[Your instructions]
Reproduce exactly the lines from the one containing "board = make_board()" through the one containing "obj.parent = None", both included, and nothing else.

[Record set]

+--

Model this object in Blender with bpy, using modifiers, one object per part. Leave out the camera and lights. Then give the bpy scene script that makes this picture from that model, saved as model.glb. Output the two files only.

+--

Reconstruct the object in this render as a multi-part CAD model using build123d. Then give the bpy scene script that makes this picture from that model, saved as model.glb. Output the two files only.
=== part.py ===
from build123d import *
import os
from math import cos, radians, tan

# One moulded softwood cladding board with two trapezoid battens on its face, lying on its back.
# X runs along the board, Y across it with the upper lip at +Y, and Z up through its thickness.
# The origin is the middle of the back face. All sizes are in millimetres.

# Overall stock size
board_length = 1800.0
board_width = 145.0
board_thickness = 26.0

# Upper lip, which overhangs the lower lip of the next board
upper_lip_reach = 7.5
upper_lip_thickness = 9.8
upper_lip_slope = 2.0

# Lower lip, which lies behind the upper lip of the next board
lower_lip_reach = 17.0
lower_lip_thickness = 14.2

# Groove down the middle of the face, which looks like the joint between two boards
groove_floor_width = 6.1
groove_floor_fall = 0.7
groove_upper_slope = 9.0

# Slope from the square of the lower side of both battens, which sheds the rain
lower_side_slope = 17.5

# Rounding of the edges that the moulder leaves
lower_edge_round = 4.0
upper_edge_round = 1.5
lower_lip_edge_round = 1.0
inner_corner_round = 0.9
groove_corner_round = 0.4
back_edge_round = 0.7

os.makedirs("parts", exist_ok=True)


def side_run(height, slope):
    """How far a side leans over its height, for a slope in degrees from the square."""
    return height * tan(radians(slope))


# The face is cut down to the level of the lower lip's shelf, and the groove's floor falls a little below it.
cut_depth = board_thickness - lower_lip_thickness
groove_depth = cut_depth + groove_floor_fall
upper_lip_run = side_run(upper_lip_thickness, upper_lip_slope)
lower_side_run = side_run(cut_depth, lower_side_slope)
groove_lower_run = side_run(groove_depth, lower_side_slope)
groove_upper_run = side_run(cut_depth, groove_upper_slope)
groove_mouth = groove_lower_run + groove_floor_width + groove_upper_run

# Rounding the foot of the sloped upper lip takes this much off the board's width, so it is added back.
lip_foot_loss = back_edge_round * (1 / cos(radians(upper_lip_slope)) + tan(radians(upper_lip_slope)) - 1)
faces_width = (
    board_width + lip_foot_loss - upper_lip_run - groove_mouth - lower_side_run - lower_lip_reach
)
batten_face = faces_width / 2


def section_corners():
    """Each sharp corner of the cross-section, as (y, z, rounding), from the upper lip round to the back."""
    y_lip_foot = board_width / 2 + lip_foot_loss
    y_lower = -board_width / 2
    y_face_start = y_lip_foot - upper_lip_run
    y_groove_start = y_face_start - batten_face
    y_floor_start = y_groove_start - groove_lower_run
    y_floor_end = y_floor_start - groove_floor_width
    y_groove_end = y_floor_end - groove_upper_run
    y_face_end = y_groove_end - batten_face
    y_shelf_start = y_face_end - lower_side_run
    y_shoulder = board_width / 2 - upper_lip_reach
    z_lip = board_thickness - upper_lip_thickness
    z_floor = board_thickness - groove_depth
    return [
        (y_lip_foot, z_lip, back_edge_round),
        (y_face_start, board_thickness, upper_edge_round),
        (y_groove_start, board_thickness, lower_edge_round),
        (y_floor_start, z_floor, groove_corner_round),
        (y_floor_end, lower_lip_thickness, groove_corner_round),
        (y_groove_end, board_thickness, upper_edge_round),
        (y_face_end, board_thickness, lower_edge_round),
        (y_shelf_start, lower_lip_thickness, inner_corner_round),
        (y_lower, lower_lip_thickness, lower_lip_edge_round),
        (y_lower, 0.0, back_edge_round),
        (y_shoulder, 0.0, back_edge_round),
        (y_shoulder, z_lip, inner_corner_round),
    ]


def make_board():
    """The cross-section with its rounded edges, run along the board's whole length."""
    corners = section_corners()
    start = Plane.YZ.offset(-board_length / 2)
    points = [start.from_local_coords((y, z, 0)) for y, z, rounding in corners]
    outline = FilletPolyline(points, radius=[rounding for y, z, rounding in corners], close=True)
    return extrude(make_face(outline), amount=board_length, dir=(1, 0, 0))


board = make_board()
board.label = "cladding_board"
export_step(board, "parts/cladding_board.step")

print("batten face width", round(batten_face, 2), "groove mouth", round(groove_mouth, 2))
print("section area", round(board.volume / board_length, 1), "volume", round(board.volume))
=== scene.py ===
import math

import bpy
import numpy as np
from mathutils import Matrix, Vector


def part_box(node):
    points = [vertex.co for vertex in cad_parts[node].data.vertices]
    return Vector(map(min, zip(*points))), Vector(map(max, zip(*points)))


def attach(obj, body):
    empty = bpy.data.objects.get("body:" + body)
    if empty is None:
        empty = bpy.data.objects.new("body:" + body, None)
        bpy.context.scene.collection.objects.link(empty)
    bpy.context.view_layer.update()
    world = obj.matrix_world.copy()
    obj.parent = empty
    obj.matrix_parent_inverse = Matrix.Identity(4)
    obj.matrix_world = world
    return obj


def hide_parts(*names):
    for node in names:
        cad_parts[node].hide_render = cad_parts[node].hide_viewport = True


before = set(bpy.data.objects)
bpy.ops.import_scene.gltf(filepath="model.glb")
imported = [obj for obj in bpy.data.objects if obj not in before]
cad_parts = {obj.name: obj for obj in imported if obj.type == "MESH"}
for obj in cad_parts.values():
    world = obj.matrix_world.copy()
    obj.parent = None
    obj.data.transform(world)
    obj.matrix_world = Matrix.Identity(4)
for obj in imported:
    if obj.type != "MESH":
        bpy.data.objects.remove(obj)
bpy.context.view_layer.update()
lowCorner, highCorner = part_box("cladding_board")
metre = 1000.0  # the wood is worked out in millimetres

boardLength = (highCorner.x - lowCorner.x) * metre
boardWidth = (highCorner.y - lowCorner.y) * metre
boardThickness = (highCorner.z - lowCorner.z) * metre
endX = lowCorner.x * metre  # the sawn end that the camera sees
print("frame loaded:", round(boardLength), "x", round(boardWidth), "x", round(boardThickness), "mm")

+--

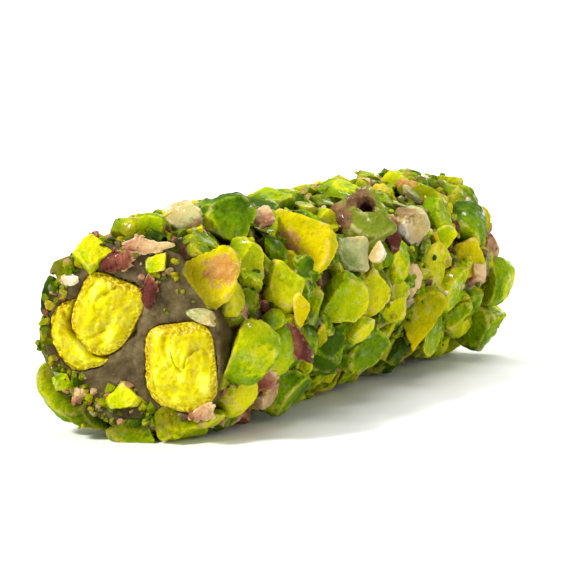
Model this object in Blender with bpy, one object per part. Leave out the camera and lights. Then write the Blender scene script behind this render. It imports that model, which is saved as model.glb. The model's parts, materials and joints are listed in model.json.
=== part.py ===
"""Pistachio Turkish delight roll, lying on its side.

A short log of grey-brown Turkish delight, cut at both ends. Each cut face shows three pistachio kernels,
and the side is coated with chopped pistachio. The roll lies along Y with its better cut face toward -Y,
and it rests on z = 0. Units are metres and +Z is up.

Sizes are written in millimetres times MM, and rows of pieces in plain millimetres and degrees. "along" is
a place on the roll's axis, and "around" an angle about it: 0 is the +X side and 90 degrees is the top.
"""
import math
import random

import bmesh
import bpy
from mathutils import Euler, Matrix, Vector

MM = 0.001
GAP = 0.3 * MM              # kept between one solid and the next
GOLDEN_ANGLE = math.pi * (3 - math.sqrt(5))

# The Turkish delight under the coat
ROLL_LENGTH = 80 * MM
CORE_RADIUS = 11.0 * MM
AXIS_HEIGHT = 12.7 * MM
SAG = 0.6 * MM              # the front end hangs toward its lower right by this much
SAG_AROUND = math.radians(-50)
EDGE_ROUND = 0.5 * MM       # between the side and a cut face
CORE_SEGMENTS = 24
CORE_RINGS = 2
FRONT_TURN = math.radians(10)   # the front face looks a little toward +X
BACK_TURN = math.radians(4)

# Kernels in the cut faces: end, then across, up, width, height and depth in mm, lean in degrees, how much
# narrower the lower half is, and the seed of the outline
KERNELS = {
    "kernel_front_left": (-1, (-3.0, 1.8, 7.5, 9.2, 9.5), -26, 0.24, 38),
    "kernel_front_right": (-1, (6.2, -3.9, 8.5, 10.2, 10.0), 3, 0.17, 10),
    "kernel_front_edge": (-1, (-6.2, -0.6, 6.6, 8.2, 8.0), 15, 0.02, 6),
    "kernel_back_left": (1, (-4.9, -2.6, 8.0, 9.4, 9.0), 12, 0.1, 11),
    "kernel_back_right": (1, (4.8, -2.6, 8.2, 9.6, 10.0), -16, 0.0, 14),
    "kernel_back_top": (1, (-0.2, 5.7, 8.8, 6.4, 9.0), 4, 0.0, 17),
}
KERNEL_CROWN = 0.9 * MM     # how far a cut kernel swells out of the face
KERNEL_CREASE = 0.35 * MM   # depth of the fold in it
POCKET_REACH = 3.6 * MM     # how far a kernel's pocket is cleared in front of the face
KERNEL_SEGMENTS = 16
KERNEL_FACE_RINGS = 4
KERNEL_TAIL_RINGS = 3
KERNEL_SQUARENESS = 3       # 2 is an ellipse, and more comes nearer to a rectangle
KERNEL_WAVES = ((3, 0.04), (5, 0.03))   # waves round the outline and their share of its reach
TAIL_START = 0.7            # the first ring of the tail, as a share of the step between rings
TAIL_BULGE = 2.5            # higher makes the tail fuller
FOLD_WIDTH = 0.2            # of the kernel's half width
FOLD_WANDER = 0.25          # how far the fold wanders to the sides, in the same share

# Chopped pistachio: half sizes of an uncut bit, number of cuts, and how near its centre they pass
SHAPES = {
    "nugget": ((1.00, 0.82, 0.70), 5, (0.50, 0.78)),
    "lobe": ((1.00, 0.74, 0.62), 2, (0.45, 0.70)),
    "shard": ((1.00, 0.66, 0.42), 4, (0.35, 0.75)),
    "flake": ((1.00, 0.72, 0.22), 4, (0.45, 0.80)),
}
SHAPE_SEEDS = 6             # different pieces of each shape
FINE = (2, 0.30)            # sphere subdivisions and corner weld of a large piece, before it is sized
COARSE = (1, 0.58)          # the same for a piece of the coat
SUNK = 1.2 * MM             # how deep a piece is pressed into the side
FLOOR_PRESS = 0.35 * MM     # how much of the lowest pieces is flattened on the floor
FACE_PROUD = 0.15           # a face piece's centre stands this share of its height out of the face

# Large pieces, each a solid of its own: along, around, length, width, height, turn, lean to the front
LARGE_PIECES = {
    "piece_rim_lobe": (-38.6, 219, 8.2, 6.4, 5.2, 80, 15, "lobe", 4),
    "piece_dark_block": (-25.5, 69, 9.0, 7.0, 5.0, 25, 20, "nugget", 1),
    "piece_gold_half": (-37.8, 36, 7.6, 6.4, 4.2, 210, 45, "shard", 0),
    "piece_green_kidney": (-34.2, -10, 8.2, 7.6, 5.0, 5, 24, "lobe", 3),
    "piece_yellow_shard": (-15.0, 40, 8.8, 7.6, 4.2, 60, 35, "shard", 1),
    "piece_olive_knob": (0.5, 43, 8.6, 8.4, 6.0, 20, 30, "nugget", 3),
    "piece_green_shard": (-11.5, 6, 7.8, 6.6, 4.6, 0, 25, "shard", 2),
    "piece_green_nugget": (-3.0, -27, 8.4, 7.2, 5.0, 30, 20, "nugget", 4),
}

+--

[Response to the task]
board = make_board()
board.label = "cladding_board"
export_step(board, "parts/cladding_board.step")

print("batten face width", round(batten_face, 2), "groove mouth", round(groove_mouth, 2))
print("section area", round(board.volume / board_length, 1), "volume", round(board.volume))
=== scene.py ===
import math

import bpy
import numpy as np
from mathutils import Matrix, Vector


def part_box(node):
    points = [vertex.co for vertex in cad_parts[node].data.vertices]
    return Vector(map(min, zip(*points))), Vector(map(max, zip(*points)))


def attach(obj, body):
    empty = bpy.data.objects.get("body:" + body)
    if empty is None:
        empty = bpy.data.objects.new("body:" + body, None)
        bpy.context.scene.collection.objects.link(empty)
    bpy.context.view_layer.update()
    world = obj.matrix_world.copy()
    obj.parent = empty
    obj.matrix_parent_inverse = Matrix.Identity(4)
    obj.matrix_world = world
    return obj


def hide_parts(*names):
    for node in names:
        cad_parts[node].hide_render = cad_parts[node].hide_viewport = True


before = set(bpy.data.objects)
bpy.ops.import_scene.gltf(filepath="model.glb")
imported = [obj for obj in bpy.data.objects if obj not in before]
cad_parts = {obj.name: obj for obj in imported if obj.type == "MESH"}
for obj in cad_parts.values():
    world = obj.matrix_world.copy()
    obj.parent = None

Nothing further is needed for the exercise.